Exercise task: Each line should be copied exactly.

%%

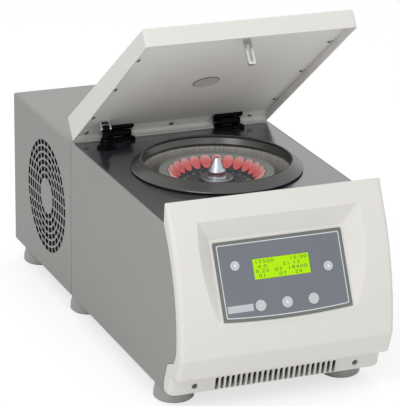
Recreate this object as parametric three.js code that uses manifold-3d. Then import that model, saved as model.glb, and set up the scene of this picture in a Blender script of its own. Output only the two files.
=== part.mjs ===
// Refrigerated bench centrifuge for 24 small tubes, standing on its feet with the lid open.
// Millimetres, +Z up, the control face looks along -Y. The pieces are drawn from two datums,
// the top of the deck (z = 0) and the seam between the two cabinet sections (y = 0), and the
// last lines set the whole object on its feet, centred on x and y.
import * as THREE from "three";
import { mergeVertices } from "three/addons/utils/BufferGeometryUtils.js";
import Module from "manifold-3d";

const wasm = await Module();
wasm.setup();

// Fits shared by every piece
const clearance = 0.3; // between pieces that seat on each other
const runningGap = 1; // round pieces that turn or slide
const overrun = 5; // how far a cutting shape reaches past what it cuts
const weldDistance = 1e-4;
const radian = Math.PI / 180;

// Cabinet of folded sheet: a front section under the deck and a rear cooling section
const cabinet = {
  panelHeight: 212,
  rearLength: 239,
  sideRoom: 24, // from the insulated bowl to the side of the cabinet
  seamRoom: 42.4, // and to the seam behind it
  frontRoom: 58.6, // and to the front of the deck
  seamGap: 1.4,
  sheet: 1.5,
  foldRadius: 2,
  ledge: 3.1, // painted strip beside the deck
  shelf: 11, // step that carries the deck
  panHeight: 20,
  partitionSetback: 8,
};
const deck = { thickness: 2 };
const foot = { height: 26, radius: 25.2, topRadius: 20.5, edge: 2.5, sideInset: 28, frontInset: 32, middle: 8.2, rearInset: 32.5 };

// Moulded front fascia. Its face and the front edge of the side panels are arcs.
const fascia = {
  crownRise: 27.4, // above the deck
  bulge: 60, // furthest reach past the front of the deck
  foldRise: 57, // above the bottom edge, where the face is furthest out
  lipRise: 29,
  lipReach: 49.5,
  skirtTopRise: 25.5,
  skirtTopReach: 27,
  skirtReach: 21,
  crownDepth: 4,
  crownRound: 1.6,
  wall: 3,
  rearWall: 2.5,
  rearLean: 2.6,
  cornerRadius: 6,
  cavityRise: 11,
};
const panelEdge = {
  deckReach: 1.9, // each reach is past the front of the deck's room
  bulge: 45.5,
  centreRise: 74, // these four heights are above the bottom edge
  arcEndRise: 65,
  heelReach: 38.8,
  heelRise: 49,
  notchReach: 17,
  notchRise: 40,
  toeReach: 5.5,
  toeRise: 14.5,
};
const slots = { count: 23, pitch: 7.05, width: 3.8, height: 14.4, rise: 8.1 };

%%

Solved exercise:
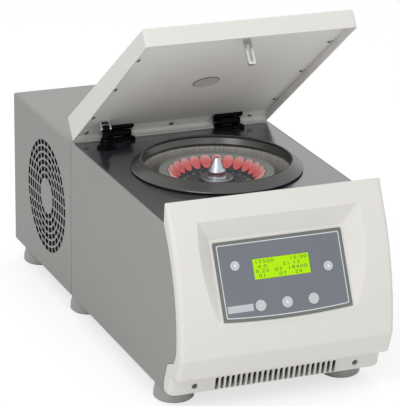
Recreate this object as parametric three.js code that uses manifold-3d. Then import that model, saved as model.glb, and set up the scene of this picture in a Blender script of its own. Output only the two files.
=== part.mjs ===
// Refrigerated bench centrifuge for 24 small tubes, standing on its feet with the lid open.
// Millimetres, +Z up, the control face looks along -Y. The pieces are drawn from two datums,
// the top of the deck (z = 0) and the seam between the two cabinet sections (y = 0), and the
// last lines set the whole object on its feet, centred on x and y.
import * as THREE from "three";
import { mergeVertices } from "three/addons/utils/BufferGeometryUtils.js";
import Module from "manifold-3d";

const wasm = await Module();
wasm.setup();

// Fits shared by every piece
const clearance = 0.3; // between pieces that seat on each other
const runningGap = 1; // round pieces that turn or slide
const overrun = 5; // how far a cutting shape reaches past what it cuts
const weldDistance = 1e-4;
const radian = Math.PI / 180;

// Cabinet of folded sheet: a front section under the deck and a rear cooling section
const cabinet = {
  panelHeight: 212,
  rearLength: 239,
  sideRoom: 24, // from the insulated bowl to the side of the cabinet
  seamRoom: 42.4, // and to the seam behind it
  frontRoom: 58.6, // and to the front of the deck
  seamGap: 1.4,
  sheet: 1.5,
  foldRadius: 2,
  ledge: 3.1, // painted strip beside the deck
  shelf: 11, // step that carries the deck
  panHeight: 20,
  partitionSetback: 8,
};
const deck = { thickness: 2 };
const foot = { height: 26, radius: 25.2, topRadius: 20.5, edge: 2.5, sideInset: 28, frontInset: 32, middle: 8.2, rearInset: 32.5 };

// Moulded front fascia. Its face and the front edge of the side panels are arcs.
const fascia = {
  crownRise: 27.4, // above the deck
  bulge: 60, // furthest reach past the front of the deck
  foldRise: 57, // above the bottom edge, where the face is furthest out
  lipRise: 29,
  lipReach: 49.5,
  skirtTopRise: 25.5,
  skirtTopReach: 27,
  skirtReach: 21,
  crownDepth: 4,
  crownRound: 1.6,
  wall: 3,
  rearWall: 2.5,
  rearLean: 2.6,
  cornerRadius: 6,
  cavityRise: 11,
};
const panelEdge = {
  deckReach: 1.9, // each reach is past the front of the deck's room
  bulge: 45.5,
  centreRise: 74, // these four heights are above the bottom edge
  arcEndRise: 65,
  heelReach: 38.8,
  heelRise: 49,
  notchReach: 17,
  notchRise: 40,
  toeReach: 5.5,
  toeRise: 14.5,
};
const slots = { count: 23, pitch: 7.05, width: 3.8, height: 14.4, rise: 8.1 };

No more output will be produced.